En écrivant ce compte-rendu, je suis la preuve vivante qu’il est possible de survivre à ce maelström de générosité. Les plats sont tellement copieux que l’on croit à chaque instant qu’il n’y aura rien à la suite mais la cuisine est tellement légère et exquise que l’on repousse à chaque plat les limites du possible.
Le Champagne Perrier-Jouët Belle Epoque 1982 est d’une couleur claire assez étonnante. En bouche le vin est jeune, très jeune même. Il manque un peu de largeur mais il est encore froid, et sa structure est très élégante.

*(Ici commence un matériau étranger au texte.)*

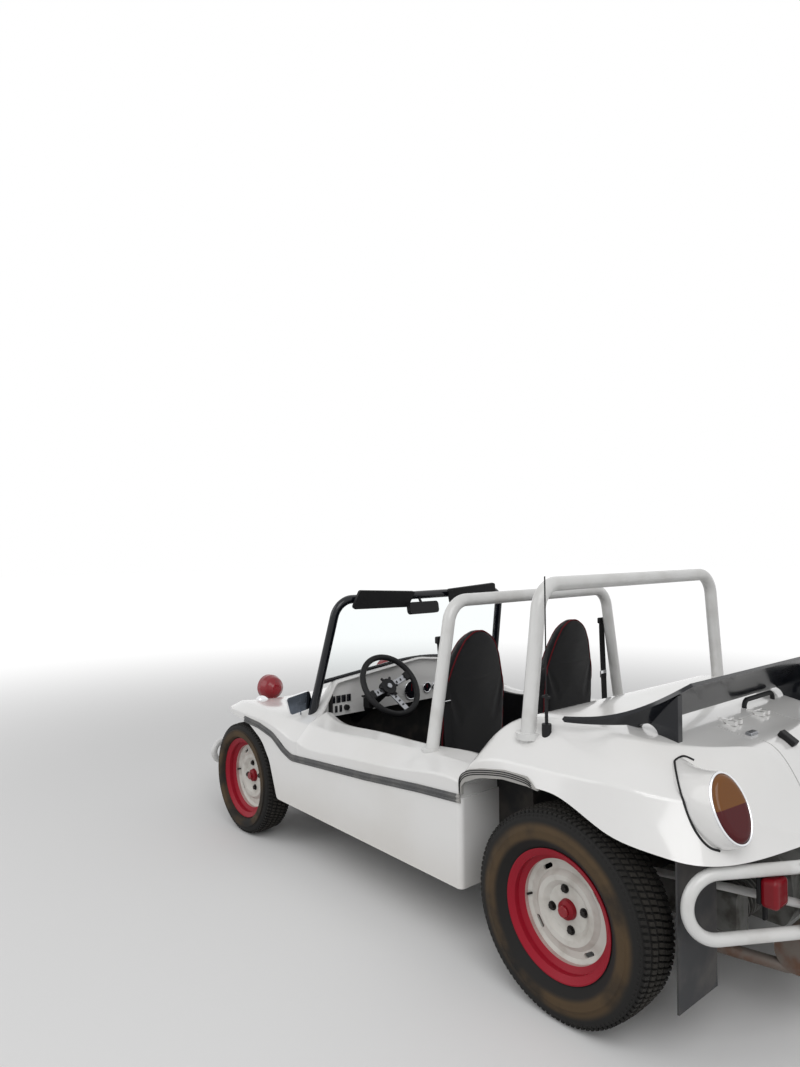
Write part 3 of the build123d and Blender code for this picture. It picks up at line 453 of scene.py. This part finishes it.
def copiesRound(mesh, count, radius, phase, material):
    return runTree(mesh, ringTree, {"Count": count, "Radius": radius, "Phase": phase, "Material": material})


def joined(name, meshes):
    work = bmesh.new()
    materials = []
    for mesh in meshes:
        start = len(work.faces)
        work.from_mesh(mesh)
        work.faces.ensure_lookup_table()
        used = list(mesh.materials) or [None]
        for face in work.faces[start:]:
            material = used[min(face.material_index, len(used) - 1)]
            if material not in materials:
                materials.append(material)
            face.material_index = materials.index(material)
    result = bpy.data.meshes.new(name)
    work.to_mesh(result)
    work.free()
    for material in materials:
        result.materials.append(material)
    return result


def withMaterial(mesh, material):
    mesh.materials.append(material)
    return mesh


def roundedBlock(size, bevel, place=(0, 0, 0), turn=None, segments=3):
    work = bmesh.new()
    bmesh.ops.create_cube(work, size=1)
    bmesh.ops.scale(work, vec=size, verts=work.verts)
    bmesh.ops.bevel(work, geom=work.edges[:], offset=bevel, segments=segments, profile=0.5, affect="EDGES")
    work.transform(Matrix.Translation(place) @ (turn or Matrix.Identity(4)))
    return meshFrom(work, "block", False)


def disc(radius, depth, place, way, segments=32, bevel=0.0):
    work = bmesh.new()
    bmesh.ops.create_cone(work, cap_ends=True, segments=segments, radius1=radius, radius2=radius, depth=depth)
    if bevel:
        rims = [edge for edge in work.edges if len(edge.link_faces) == 2 and edge.calc_face_angle() > 1.2]
        bmesh.ops.bevel(work, geom=rims, offset=bevel, segments=3, profile=0.5, affect="EDGES")
    turn = Vector(way).to_track_quat("Z", "Y").to_matrix().to_4x4()
    work.transform(Matrix.Translation(place) @ turn)
    return meshFrom(work, "disc", False)


print("shape makers ready")

# Tyres: a spun carcass with sidewall ribs and rows of skewed tread blocks.
tread = {
    "depth": 0.008,
    "rows": [
        (-0.35, 0.15, 0.66, 0.0),
        (-0.18, 0.14, 0.72, 0.5),
        (0, 0.14, 0.72, 0.2),
        (0.18, 0.14, 0.72, 0.7),
        (0.35, 0.15, 0.66, 0.35),
    ],
    "pitch": 0.020,
    "skew": 0.004,
    "lugSize": (0.010, 0.006, 0.008),
    "lugDrop": 0.017,
    "lugInset": 0.0145,
}
rimRadius, beadRadius = 0.1905, 0.1916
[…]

J’ai suggéré que l’on goûte ensemble les deux champagnes et on nous sert le Champagne Perrier-Jouët Brut 1959 qui est ambré, mais pas trop, avec peu de bulles mais un pétillant bien marqué. Ce champagne a tout le charme des champagnes anciens avec une complexité très supérieure à celle du 1982. Ce qui frappe Alexander c’est que les deux champagnes ont un cousinage certain et il se rappelle que nous avons bu ensemble à Londres un Moët 1911 et un Moët 1971 dont les ADN étaient spectaculairement identiques. Il en est de même pour ce 1959 et ce 1982. Au fur et à mesure des plats, le 1982 s’élargit, s’épanouit et le 1959 montre sa vivacité et sa profondeur impressionnante.

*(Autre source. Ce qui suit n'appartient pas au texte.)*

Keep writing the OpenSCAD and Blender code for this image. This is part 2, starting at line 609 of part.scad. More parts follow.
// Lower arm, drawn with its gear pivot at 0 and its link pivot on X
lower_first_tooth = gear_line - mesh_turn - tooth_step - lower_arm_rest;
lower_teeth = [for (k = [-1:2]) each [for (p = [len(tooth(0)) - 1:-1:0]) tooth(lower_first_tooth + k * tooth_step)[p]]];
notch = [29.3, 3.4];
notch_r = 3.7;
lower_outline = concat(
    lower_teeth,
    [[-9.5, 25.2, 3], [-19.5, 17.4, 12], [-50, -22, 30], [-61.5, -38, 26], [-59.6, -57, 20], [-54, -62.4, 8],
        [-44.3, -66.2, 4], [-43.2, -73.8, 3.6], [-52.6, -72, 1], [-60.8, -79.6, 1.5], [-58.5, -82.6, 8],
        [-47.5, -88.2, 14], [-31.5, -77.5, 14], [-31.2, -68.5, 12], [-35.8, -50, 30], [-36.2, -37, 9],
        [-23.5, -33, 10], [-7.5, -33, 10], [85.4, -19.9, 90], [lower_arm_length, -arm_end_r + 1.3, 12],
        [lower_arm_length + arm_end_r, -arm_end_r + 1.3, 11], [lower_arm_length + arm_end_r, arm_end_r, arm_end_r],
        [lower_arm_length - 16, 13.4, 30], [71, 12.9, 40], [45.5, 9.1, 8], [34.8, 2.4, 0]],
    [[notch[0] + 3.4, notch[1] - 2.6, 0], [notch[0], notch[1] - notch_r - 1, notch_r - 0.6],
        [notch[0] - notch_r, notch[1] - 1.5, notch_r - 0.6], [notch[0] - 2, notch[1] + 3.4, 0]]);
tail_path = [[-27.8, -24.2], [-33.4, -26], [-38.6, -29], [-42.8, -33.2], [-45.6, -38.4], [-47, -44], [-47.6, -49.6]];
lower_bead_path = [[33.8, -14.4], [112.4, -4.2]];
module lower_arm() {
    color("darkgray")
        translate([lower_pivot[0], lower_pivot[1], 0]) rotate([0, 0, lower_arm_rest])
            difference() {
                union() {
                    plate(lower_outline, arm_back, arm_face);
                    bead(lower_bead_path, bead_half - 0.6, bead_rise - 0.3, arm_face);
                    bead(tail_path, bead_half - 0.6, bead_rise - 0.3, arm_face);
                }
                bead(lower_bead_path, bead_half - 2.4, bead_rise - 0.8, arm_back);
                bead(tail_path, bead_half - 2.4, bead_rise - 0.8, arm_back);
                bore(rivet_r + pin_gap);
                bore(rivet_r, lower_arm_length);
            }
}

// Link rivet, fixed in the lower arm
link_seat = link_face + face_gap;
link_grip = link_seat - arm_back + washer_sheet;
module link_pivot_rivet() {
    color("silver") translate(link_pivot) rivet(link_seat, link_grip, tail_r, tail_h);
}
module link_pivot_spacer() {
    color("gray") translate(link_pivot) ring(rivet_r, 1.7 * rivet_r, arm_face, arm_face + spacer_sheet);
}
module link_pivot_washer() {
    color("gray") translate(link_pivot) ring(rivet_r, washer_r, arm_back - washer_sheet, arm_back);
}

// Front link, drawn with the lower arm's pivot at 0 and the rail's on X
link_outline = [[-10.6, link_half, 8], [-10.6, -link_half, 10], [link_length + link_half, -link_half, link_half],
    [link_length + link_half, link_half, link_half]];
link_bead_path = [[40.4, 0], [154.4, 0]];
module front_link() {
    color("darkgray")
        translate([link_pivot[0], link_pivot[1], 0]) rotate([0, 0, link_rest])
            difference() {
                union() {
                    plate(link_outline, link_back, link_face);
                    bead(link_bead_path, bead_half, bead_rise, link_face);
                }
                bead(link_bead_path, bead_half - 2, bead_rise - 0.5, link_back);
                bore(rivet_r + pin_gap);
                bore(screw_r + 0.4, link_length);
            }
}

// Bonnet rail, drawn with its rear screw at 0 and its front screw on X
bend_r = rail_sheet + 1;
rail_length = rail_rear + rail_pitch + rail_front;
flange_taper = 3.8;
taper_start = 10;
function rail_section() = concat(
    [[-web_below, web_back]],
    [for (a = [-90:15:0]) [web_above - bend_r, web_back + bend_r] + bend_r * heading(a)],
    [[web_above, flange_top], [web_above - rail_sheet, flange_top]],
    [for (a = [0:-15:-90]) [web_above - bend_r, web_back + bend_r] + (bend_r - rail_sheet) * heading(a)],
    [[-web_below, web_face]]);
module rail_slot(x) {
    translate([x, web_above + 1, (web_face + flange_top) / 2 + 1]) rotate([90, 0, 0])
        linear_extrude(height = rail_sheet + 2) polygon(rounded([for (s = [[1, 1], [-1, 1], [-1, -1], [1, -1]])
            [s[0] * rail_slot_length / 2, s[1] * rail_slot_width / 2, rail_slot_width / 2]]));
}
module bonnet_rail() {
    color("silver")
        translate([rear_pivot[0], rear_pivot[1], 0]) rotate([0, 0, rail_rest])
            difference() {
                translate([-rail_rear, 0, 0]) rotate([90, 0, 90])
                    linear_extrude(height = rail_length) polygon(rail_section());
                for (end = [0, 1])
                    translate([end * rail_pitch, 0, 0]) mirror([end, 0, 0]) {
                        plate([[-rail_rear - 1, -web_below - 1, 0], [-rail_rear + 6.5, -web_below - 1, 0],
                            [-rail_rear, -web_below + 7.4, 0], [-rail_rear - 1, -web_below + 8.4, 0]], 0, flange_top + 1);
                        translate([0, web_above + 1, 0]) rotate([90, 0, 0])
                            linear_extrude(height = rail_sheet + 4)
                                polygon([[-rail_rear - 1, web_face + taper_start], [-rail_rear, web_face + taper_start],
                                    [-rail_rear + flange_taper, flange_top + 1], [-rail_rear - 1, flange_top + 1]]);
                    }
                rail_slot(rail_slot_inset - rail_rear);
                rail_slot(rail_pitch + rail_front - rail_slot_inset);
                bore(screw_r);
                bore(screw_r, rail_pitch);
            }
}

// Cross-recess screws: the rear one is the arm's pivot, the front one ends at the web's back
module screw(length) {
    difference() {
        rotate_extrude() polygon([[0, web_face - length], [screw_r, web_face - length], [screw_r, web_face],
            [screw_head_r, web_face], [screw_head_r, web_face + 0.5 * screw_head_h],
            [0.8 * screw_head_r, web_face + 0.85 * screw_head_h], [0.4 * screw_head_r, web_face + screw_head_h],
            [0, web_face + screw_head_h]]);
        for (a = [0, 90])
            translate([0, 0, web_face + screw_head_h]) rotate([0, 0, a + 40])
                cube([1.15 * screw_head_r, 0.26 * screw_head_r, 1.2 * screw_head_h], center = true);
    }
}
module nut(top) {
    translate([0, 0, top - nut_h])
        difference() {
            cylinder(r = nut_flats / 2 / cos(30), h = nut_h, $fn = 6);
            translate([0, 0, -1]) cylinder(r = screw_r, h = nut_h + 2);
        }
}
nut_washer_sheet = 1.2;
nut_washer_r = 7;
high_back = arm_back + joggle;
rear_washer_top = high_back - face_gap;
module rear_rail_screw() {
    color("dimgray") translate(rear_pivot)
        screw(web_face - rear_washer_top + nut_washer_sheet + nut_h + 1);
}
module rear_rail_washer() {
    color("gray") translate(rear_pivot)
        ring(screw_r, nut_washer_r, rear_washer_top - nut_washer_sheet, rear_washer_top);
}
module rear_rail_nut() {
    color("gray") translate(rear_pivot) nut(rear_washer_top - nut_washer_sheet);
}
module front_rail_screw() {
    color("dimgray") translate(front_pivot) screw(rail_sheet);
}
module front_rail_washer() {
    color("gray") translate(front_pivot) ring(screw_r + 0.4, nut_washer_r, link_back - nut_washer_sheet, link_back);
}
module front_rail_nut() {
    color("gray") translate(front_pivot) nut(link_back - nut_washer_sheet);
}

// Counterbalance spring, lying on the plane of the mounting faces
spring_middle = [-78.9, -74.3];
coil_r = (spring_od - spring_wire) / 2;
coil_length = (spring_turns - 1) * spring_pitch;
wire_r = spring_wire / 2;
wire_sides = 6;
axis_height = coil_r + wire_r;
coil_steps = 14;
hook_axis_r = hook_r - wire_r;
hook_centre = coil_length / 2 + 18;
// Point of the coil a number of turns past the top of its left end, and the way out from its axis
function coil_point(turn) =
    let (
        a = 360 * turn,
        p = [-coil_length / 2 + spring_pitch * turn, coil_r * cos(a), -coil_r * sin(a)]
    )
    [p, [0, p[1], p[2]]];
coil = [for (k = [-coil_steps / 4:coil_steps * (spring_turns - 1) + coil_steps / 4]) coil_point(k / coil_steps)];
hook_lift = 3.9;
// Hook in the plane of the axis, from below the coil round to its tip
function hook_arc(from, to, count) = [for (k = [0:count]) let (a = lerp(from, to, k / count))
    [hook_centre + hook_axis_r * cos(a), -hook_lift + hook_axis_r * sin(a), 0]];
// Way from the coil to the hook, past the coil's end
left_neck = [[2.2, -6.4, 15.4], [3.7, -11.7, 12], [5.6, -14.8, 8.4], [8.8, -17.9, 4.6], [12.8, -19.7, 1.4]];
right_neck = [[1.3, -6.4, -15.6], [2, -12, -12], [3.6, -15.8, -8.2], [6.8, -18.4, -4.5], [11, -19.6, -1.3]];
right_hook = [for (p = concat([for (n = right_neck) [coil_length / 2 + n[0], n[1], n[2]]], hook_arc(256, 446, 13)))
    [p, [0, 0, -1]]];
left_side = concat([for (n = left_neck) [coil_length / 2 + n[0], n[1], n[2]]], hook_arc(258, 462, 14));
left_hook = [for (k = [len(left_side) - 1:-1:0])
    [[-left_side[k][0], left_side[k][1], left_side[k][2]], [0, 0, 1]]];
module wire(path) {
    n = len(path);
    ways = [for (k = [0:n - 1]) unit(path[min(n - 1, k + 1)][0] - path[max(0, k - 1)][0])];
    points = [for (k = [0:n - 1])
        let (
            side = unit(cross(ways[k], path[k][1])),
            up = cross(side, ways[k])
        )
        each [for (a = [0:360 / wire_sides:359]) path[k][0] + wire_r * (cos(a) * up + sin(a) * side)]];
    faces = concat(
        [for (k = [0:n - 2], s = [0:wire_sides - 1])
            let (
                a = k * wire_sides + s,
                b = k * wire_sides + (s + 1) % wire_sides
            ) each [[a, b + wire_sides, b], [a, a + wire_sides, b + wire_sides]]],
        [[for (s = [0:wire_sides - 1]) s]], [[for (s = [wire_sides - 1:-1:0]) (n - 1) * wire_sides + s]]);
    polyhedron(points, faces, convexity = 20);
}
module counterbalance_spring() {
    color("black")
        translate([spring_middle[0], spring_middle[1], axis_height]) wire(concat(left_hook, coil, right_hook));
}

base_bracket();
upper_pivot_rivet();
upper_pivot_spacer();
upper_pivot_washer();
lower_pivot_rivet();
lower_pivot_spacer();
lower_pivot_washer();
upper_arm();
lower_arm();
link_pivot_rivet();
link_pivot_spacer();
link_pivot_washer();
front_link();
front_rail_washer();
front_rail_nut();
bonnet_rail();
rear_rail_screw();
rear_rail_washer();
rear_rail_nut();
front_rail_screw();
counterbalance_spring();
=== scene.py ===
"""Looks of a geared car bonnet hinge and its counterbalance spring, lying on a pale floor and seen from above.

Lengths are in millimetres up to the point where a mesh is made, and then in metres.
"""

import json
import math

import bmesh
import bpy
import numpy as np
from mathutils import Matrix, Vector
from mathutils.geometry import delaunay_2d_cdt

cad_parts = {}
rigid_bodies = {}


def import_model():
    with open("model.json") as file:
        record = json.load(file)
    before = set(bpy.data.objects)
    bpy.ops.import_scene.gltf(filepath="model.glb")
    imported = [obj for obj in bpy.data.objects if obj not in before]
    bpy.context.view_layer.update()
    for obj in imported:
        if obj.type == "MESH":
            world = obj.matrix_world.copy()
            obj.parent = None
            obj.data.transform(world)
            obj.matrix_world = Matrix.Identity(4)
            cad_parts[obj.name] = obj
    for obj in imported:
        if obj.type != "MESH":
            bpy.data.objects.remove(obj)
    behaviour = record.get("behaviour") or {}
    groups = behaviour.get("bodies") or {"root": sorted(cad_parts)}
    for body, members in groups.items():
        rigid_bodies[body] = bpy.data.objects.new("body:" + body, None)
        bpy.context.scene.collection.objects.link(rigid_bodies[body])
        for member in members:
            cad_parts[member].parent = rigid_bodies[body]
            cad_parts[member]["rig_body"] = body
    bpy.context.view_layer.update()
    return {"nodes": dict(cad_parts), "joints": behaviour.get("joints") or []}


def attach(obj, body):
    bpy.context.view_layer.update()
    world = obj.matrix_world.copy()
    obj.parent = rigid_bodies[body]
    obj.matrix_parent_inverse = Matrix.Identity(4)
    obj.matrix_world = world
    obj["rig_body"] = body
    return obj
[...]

Le plat qui m’enthousiasme le plus est celui des ravioles de trois couleurs et leur consommé fumant composé de céleri, topinambour, navet et menthe. Ce plat est inouï et me donne envie de goûter le Château Montrose 1964. Ce bordeaux est spectaculaire, doté d’un velours incroyable et d’une profondeur truffée que je n’attendais pas. Il a su accompagner beaucoup de plats sans jamais changer de niveau, gardant un équilibre incroyable. Quel grand vin !

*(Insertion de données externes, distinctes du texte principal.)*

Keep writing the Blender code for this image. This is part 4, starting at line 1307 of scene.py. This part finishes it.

Il a fallu commander un Champagne Philipponnat Clos des Goisses Extra-Brut 2008 tant les plats se succédaient. C’est un champagne très solide, droit, carré, expressif, mais qui, du fait de son jeune âge, ne peut pas lutter avec ses grands aînés. La cuisine d’Alain Passard, qui n’était pas présent, est une cuisine inspirée, avec des goûts d’une subtilité remarquable. Le service a été attentionné et agréable. Lorsque j’ai dit que le plus grand vin du repas est le Montrose 1964 absolument parfait, Alexander a dit à Amir : « profite bien de ce compliment car fréquemment, le vainqueur pour François est un de ses vins ». Voilà un ami qui me connaît bien. Ce fut un grand déjeuner avec des vins brillants dans un restaurant talentueux.
l’incroyable bouchon du Montrose
un décor caractéristique du restaurant et un rappel bien sympathique d’Alain Senderens qui a créé la « Nouvelle Cuisine » en ce lieu.